Most German artists who lived through the First World War were profoundly affected by it, though responses varied according to each individual’s personal experiences. The majority supported the war when it broke out in 1914, some naively believing that it would purge Europe of bourgeois mediocrity and the growing technocracy. By 1916, however, many of these one-time patriots were thoroughly demoralized by the harsh realities of combat and the patent senselessness of the slaughter. Ernst Barlach, who had celebrated the conflict in his 1914 lithograph The Holy War, recast the same figure as a brutal murderer two years later in A Modern Dance of Death. Whereas the victorious allies were able to retain an air of moral superiority, the Germans could preserve a semblance of dignity only by allocating blame universally. In Otto Dix’s famous War cycle, as in Rethel’s Dance of Death, there are no innocent victims. Everyone is tainted by war’s corruption, and everyone is responsible.

 

The Totentanz experienced its final flowering in the aftermath of Germany’s military defeat. Though the government was toppled in November 1918, the destructive collusion of industry, the army and the Church survived into the Weimar era and became a prime target for the caricaturist George Grosz. On the other hand, an older artist such as Lovis Corinth felt merely depressed by the recent cataclysmic events. His Dance of Death does not allude directly to the War, but rather confronts the all-pervasiveness of death, which visits young as well as old, not least the elderly artist himself. One of the last great Death cycles of this period was executed by the aging Kollwitz in 1934-35 (nos. 52-55).
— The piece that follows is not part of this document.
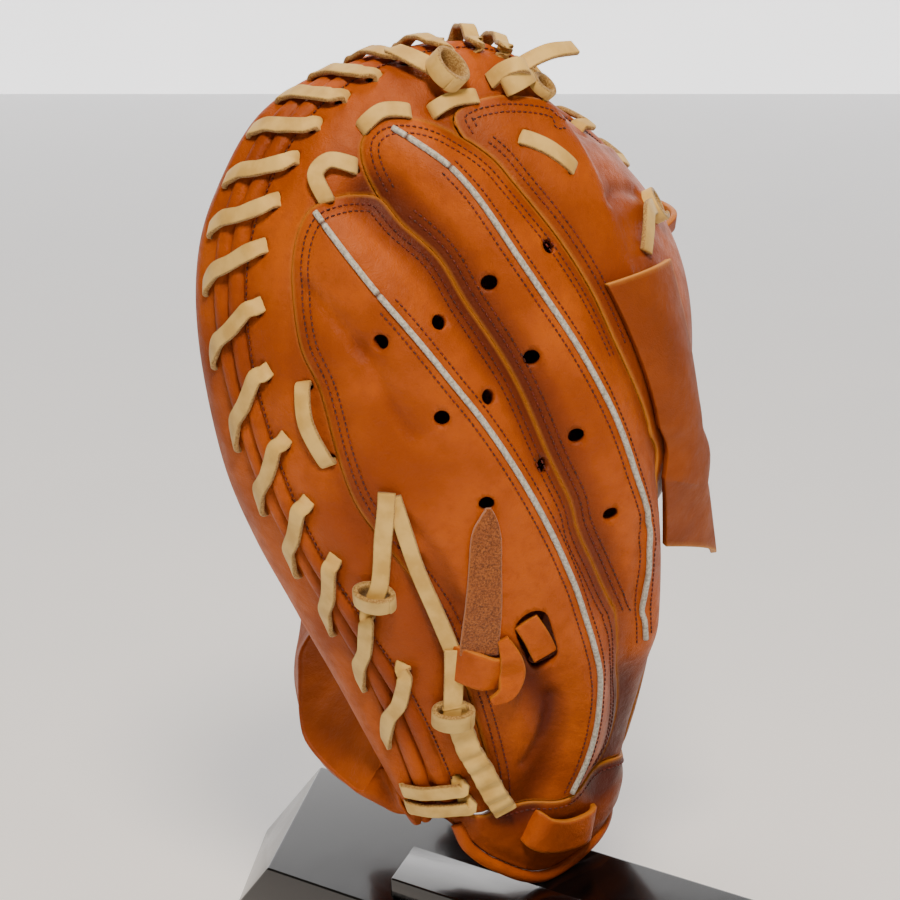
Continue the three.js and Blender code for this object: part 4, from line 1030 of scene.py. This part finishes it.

It is curious to find this artist, who had long equated death with injustice, now greeting the prospect with resignation or even eagerness. As in certain prints by Holbein, Rethel and Klinger, the death that comes at the end of a long hard life is not rejected, but welcomed “as a friend.” The Medieval prototype thus remained vital well into the twentieth century, both because it captured certain human universals, and because it provided a particularly apt metaphor for the moral ambiguities of modern warfare.